Now, you need to invest your capital wisely. Perhaps you want to invest in an ISA or stocks. I often just invest in the FTSE 100 and it constantly seems to outperform projections. You might want to self invest with property Investment leverage so you can get a higher return. There’s many different and quicker ways.
Okay, next you have to factor in inflation. So, for ease, I would assume that £10 will be £15 in 10 years. This means that basically, you need 50% more income for the same relative lifestyle every 10 years.
Right, next is it’s important realistically target 5% growth on your capital or your Investments. So, let’s say that you’ve got a million pounds worth of Investments today in year one, that’s going to grow by £50,000 (5%) which might is point 1 and then by 5% again the next yeah which is point 2-3 which is realistic with leverage and if you’re a smart investor and an active investor you can grow your capital that more and more with leverage.
Okay, now you need to factor in the costs of your increased lifestyle and what that costs on a monthly basis as naturally there will be more overheads and expenses.
And finally, you need to invest your capital into assets as the capital and its growth in investment assets is what creates the income. So, preserve that capital, save those lumps of capital and protect it in safe investments such as an ISA, watches or cars.
You must not erode your Capital. You must always be increasing your capital and not simply be spending and saving and spending and saving.
So how much money is enough money? I would say it’s now £10 million, not £1 million.

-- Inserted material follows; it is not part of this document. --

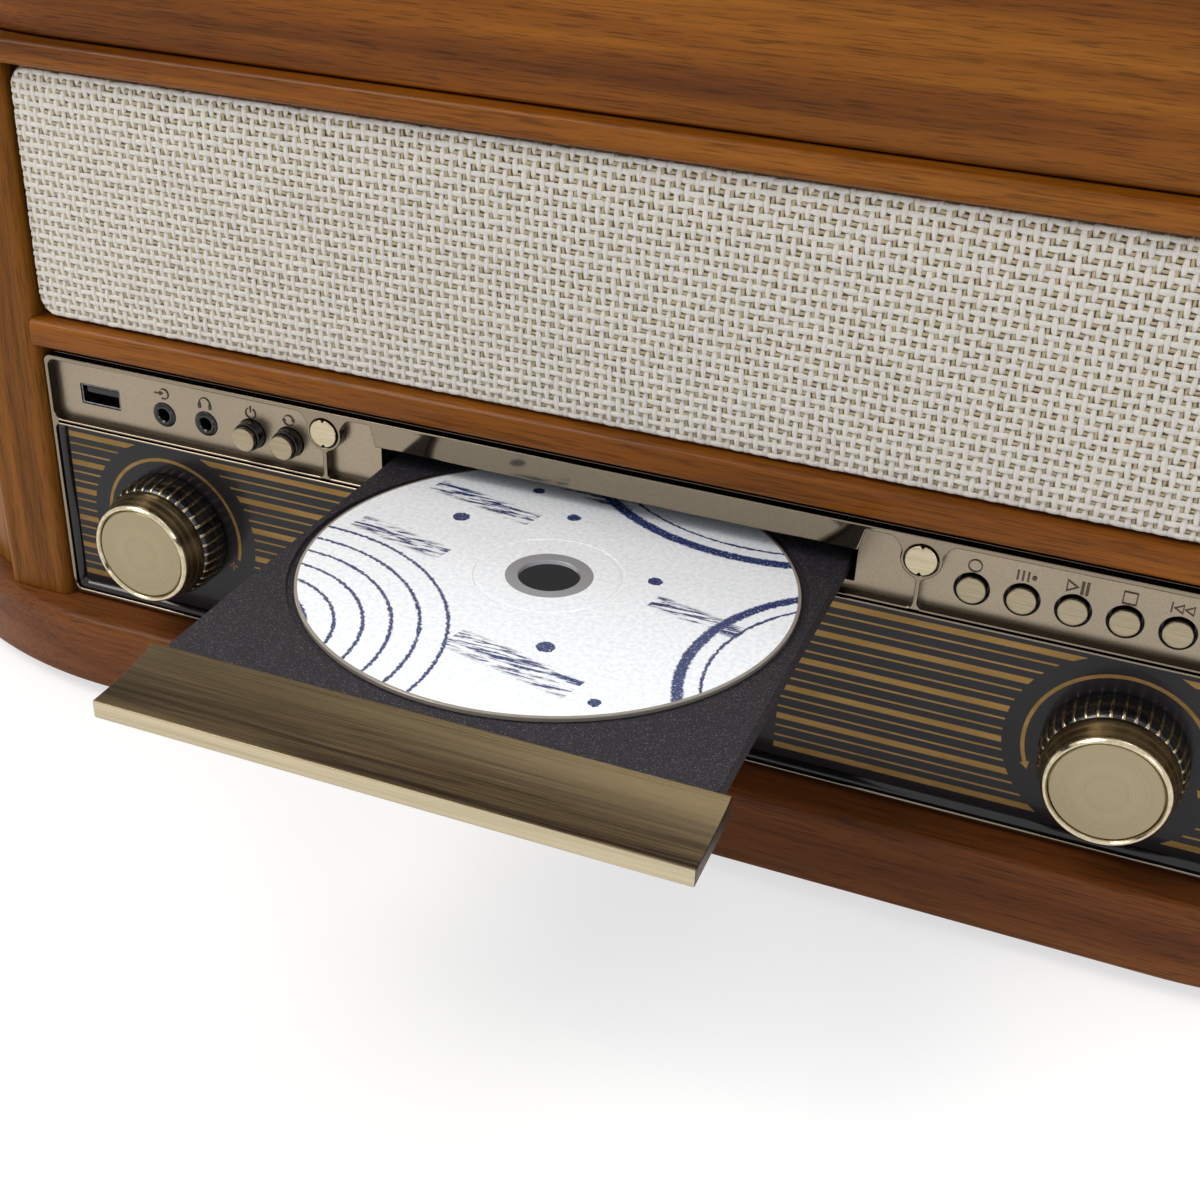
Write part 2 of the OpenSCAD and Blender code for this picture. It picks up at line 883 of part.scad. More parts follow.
module disc_clamp() {
    top = tray_top + 2;
    beam_z = top + 4;
    color("#4a4d50") {
        difference() {
            box([-chassis_half, closed_disc_y - 15, beam_z], [chassis_half, closed_disc_y + 15, beam_z + 2]);
            translate([0, closed_disc_y, beam_z - 1])
                cylinder(h = 4, r = 9);
        }
        for (s = [0, 1])
            mirror([s, 0, 0])
                box([chassis_half - 2, closed_disc_y - 15, top], [chassis_half, closed_disc_y + 15, beam_z]);
    }
    color(black)
        translate([0, closed_disc_y, 0]) {
            translate([0, 0, tray_top + 1])
                cylinder(h = beam_z - tray_top - 2, r = 14);
            translate([0, 0, beam_z - 1.5])
                cylinder(h = 4.5, r = 8);
            translate([0, 0, beam_z + 2 + gap])
                cylinder(h = 1.4, r = 12);
        }
}

module lift_frame() {
    z = chassis_z + 3;
    hw = 25;
    y0 = lift_y - 44;
    y1 = lift_y + 44;
    color("#6b6e72") {
        difference() {
            union() {
                box([-hw, y0, z], [hw, y1, z + 2]);
                for (x = [-27, 27], y = [lift_y - 38, lift_y + 38])
                    translate([x, y, z])
                        cylinder(h = 6, r = 4);
            }
            box([-16, closed_disc_y + 11, z - 1], [16, y1 - 6, z + 3]);
            for (x = [-27, 27], y = [lift_y - 38, lift_y + 38])
                translate([x, y, z - 1])
                    cylinder(h = 8, r = 1.5 + running);
        }
        // motor can under the hub, and the two rods that carry the sled
        translate([0, closed_disc_y, z])
            cylinder(h = 8, r = 10);
        translate([0, closed_disc_y, z])
            cylinder(h = seat_z - z - 1, r = 1.5);
        for (x = [-19, 19]) {
            bar_y(x, z + 4.5, 1.5, closed_disc_y + 8, y1 - 2);
            for (y = [closed_disc_y + 8, y1 - 5])
                box([x - 2.5, y, z + 2], [x + 2.5, y + 3, z + 7]);
        }
    }
}

module spindle_hub() {
    z = chassis_z + 3;
    color("#d9d4c4")
        translate([0, closed_disc_y, 0])
            difference() {
                union() {
                    translate([0, 0, z + 8 + gap])
                        cylinder(h = seat_z - z - 8 - gap, r = 5);
                    translate([0, 0, seat_z - disc_t - 1.5])
                        cylinder(h = 1.5, r = 13);
                    translate([0, 0, seat_z - disc_t])
                        cylinder(h = disc_t, r1 = disc_hole_r - 0.2, r2 = disc_hole_r - 0.9);
                }
                translate([0, 0, z])
                    cylinder(h = seat_z - z - 0.7, r = 1.5 + running);
            }
}

module laser_sled() {
    z = chassis_z + 3;
    y = closed_disc_y + 25;
    color("#2b2d30")
        difference() {
            union() {
                box([-23, y - 10, z + 2.5], [23, y + 10, z + 7]);
                box([-13, y - 9, z - 1.5], [13, y + 9, z + 8]);
                translate([0, y, z + 8])
                    cylinder(h = 1.5, r = 5);
            }
            for (x = [-19, 19])
                bar_y(x, z + 4.5, 1.5 + running, y - 12, y + 12);
        }
}

// ---- Grille and speakers ----

module grille_plate(h_play, r) {
    translate([0, speaker_z])
        round_rect(panel_w - 2 - h_play, cloth_h - h_play, r);
}

module grille_board() {
    color("#3a3028")
        upright(grille_y, speaker_y)
            difference() {
                grille_plate(0, 5);
                for (s = [-1, 1])
                    translate([s * speaker_x, speaker_z])
                        circle(speaker_hole_r);
            }
}

module grille_cloth() {
    color("#dcd8d0")
        upright(cloth_y, grille_y)
            grille_plate(0, 6);
}

module speaker_frames() {
    magnet_r = 20;
    color("#2a2a2c")
        for (s = [-1, 1])
            difference() {
                union() {
                    bar_y(s * speaker_x, speaker_z, speaker_r, speaker_y, speaker_y + 3);
                    bar_y(s * speaker_x, speaker_z, speaker_r - 3, speaker_y + 3, speaker_y + 20, 18);
                    bar_y(s * speaker_x, speaker_z, magnet_r, speaker_y + 20, speaker_y + 32);
                }
                bar_y(s * speaker_x, speaker_z, speaker_r - 4.5, speaker_y - 1, speaker_y + 3);
                bar_y(s * speaker_x, speaker_z, speaker_r - 4.5, speaker_y + 3 - 0.01, speaker_y + 18, 16);
                for (i = [0:3])
                    translate([s * speaker_x, speaker_y + 7, speaker_z])
                        rotate([0, 45 + i * 90, 0])
                            translate([0, 0, -6])
                                cube([speaker_r, 9, 12]);
            }
}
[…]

I became a deck-a-millionaire a few years ago, worth £10 million or more at the age of 31-32. Now, I’m 42 and I could stop and keep my family going and my parents going and my wider family going and myself going beyond my lifetime, maybe even beyond my kids Lifetime with the income from the capital we’ve got from property.
We’re just finishing off a new development which will kick out about half a million pounds a year and most people can live well on that, so I reckon it’s £10 million that should be your target of capital that will allow you to live an opulent lifestyle doing what you want, where you want.